- **WHAT TO WORK ON**
Quote the lines that run from the line containing "add(right_leg.part)" down to the line containing "bpy.context.scene.collection.objects.link(empty)". Include both of those lines, reproduce each exactly, and omit everything else.

- **RECORDED INFORMATION**

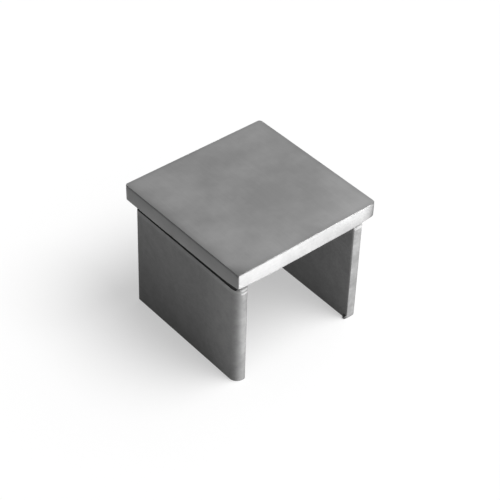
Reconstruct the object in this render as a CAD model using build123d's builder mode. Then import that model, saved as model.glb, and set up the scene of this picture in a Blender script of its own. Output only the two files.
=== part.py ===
from build123d import *
import os

os.makedirs("parts", exist_ok=True)

# End cap for a square slotted tube, cast in one piece and ground, in millimetres.
# A square plate covers the tube's end, and two parallel legs drive into the tube,
# one on each side of its slot channel.
#
# The origin is the middle of the plate's underside, where the tube's end seats.
# +Z points out of the tube, -Y is the front, and the legs stand at -X and +X.

# Tube that the cap closes
tube_side = 40.0
tube_wall = 1.5

# Cover plate, flush with the outside of the tube
plate_thickness = 4.3
plate_corner_radius = 0.7
plate_top_edge_radius = 0.25
plate_bottom_edge_radius = 0.4

# Legs. Each stands a little proud of the tube's bore, to grip it.
leg_length = 30.4
leg_thickness = 3.0
leg_grip = 0.05
leg_end_inset = 1.85
leg_front_corner_radius = 1.6
leg_back_corner_radius = 0.4
leg_inner_edge_radius = 0.4
leg_foot_edge_radius = 0.3

# Relief round the root of each leg, which lets the tube's end seat on the plate
relief_depth = 0.3
relief_height = 2.4
relief_bevel_height = 0.5

# Fillet inside each root, which takes the knocks that drive the cap home
root_fillet_radius = 2.5

# Sides of the right leg, measured from the middle of the cap
leg_outer_x = tube_side / 2 - tube_wall + leg_grip
leg_inner_x = leg_outer_x - leg_thickness
leg_end_y = tube_side / 2 - leg_end_inset
relief_bottom = relief_height + relief_bevel_height


def leg_section(inset, depth):
    # The right leg's section at a depth below the plate, set in on its three outer sides
    with BuildSketch(Plane.XY.offset(-depth)) as section:
        with Locations((leg_inner_x, 0)):
            Rectangle(
                leg_thickness - inset,
                2 * (leg_end_y - inset),
                align=(Align.MIN, Align.CENTER),
            )
        outer_corners = section.vertices().group_by(Axis.X)[-1].sort_by(Axis.Y)
        fillet(outer_corners[0], radius=leg_front_corner_radius)
        outer_corners = section.vertices().group_by(Axis.X)[-1].sort_by(Axis.Y)
        fillet(outer_corners[-1], radius=leg_back_corner_radius)
        inner_corners = section.vertices().group_by(Axis.X)[0]
        fillet(inner_corners, radius=leg_inner_edge_radius)
    return section.sketch


with BuildPart() as right_leg:
    # Neck inside the relief, bevel out to the full section, and the leg below it
    extrude(leg_section(relief_depth, 0), amount=-relief_height)
    loft([leg_section(relief_depth, relief_height), leg_section(0, relief_bottom)], ruled=True)
    extrude(leg_section(0, relief_bottom), amount=-(leg_length - relief_bottom))
    fillet(right_leg.edges().group_by(Axis.Z)[0], radius=leg_foot_edge_radius)

    # Fillet between the leg's inner face and the plate, as long as that face is flat
    with BuildSketch(Plane.XZ) as root_fillet:
        with Locations((leg_inner_x, 0)):
            Rectangle(root_fillet_radius, root_fillet_radius, align=(Align.MAX, Align.MAX))
        with Locations((leg_inner_x - root_fillet_radius, -root_fillet_radius)):
            Circle(root_fillet_radius, mode=Mode.SUBTRACT)
    extrude(amount=leg_end_y - relief_depth - leg_inner_edge_radius, both=True)

with BuildPart() as end_cap:
    with BuildSketch(Plane.XY) as plate_outline:
        RectangleRounded(tube_side, tube_side, plate_corner_radius)
    extrude(amount=plate_thickness)
    fillet(end_cap.edges().group_by(Axis.Z)[-1], radius=plate_top_edge_radius)
    fillet(end_cap.edges().group_by(Axis.Z)[0], radius=plate_bottom_edge_radius)

    add(right_leg.part)
    mirror(right_leg.part, about=Plane.YZ)

end_cap.part.label = "end_cap"
export_step(end_cap.part, "parts/end_cap.step")
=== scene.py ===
import math

import bmesh
import bpy
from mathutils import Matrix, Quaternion, Vector, noise


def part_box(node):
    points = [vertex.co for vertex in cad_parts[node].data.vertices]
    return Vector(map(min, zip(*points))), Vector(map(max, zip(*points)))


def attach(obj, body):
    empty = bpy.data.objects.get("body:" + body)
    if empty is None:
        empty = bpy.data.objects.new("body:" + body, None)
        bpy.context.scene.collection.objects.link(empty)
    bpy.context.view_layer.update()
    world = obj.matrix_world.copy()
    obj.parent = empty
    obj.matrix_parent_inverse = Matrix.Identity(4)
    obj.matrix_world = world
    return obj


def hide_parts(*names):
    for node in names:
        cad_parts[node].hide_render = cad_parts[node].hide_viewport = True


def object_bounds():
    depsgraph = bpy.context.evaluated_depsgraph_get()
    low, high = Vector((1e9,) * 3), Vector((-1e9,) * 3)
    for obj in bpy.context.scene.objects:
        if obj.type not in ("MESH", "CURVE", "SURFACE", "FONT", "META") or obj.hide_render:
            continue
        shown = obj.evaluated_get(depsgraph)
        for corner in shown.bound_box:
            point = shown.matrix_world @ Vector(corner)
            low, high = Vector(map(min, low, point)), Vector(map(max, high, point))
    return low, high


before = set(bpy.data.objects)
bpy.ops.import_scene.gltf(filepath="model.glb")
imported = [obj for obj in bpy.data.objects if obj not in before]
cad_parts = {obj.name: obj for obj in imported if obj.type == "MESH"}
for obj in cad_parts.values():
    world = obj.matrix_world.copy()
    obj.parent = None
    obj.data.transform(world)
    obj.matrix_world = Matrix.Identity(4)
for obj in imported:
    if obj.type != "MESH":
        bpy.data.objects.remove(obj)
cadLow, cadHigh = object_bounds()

mm = 0.001
tiny = 0.002 * mm                # points nearer than this are one point
capLow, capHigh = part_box("end_cap")
print("end cap: frame loaded")


def clamp(share):
    return min(1.0, max(0.0, share))


def bevelEdges(bm, edges, radius, segments):
    bmesh.ops.bevel(bm, geom=edges, offset=radius, offset_type="OFFSET", affect="EDGES",
                    segments=segments, profile=0.5, material=-1)


def addBox(bm, low, high):
    verts = bmesh.ops.create_cube(bm, size=1.0)["verts"]
    bmesh.ops.scale(bm, vec=Vector(high) - Vector(low), verts=verts)
    bmesh.ops.translate(bm, vec=(Vector(low) + Vector(high)) / 2, verts=verts)


def uprightEdges(bm):
    return [e for e in bm.edges if abs(e.verts[0].co.z - e.verts[1].co.z) > tiny]


def levelEdges(bm, z):
    return [e for e in bm.edges if all(abs(v.co.z - z) < tiny for v in e.verts)]


def cutAcross(bm, point, normal, clearOuter=False):
    bmesh.ops.bisect_plane(bm, geom=bm.verts[:] + bm.edges[:] + bm.faces[:], dist=tiny,
                           plane_co=point, plane_no=normal, clear_outer=clearOuter)


def finishShape(name, bm):
    bmesh.ops.remove_doubles(bm, verts=bm.verts, dist=tiny / 4)
    bmesh.ops.recalc_face_normals(bm, faces=bm.faces)
    mesh = bpy.data.meshes.new(name)
    bm.to_mesh(mesh)
    bm.free()
    shape = bpy.data.objects.new(name, mesh)
    bpy.context.scene.collection.objects.link(shape)
    return shape


def applyModifiers(shape):
    evaluated = shape.evaluated_get(bpy.context.evaluated_depsgraph_get())
    shape.data = bpy.data.meshes.new_from_object(evaluated)
    shape.modifiers.clear()


def combine(shape, other, operation):
    modifier = shape.modifiers.new(operation.lower(), "BOOLEAN")
    modifier.operation = operation
    modifier.solver = "EXACT"
    modifier.object = other
    applyModifiers(shape)
    bpy.data.objects.remove(other)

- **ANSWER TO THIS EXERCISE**
    add(right_leg.part)
    mirror(right_leg.part, about=Plane.YZ)

end_cap.part.label = "end_cap"
export_step(end_cap.part, "parts/end_cap.step")
=== scene.py ===
import math

import bmesh
import bpy
from mathutils import Matrix, Quaternion, Vector, noise


def part_box(node):
    points = [vertex.co for vertex in cad_parts[node].data.vertices]
    return Vector(map(min, zip(*points))), Vector(map(max, zip(*points)))


def attach(obj, body):
    empty = bpy.data.objects.get("body:" + body)
    if empty is None:
        empty = bpy.data.objects.new("body:" + body, None)
        bpy.context.scene.collection.objects.link(empty)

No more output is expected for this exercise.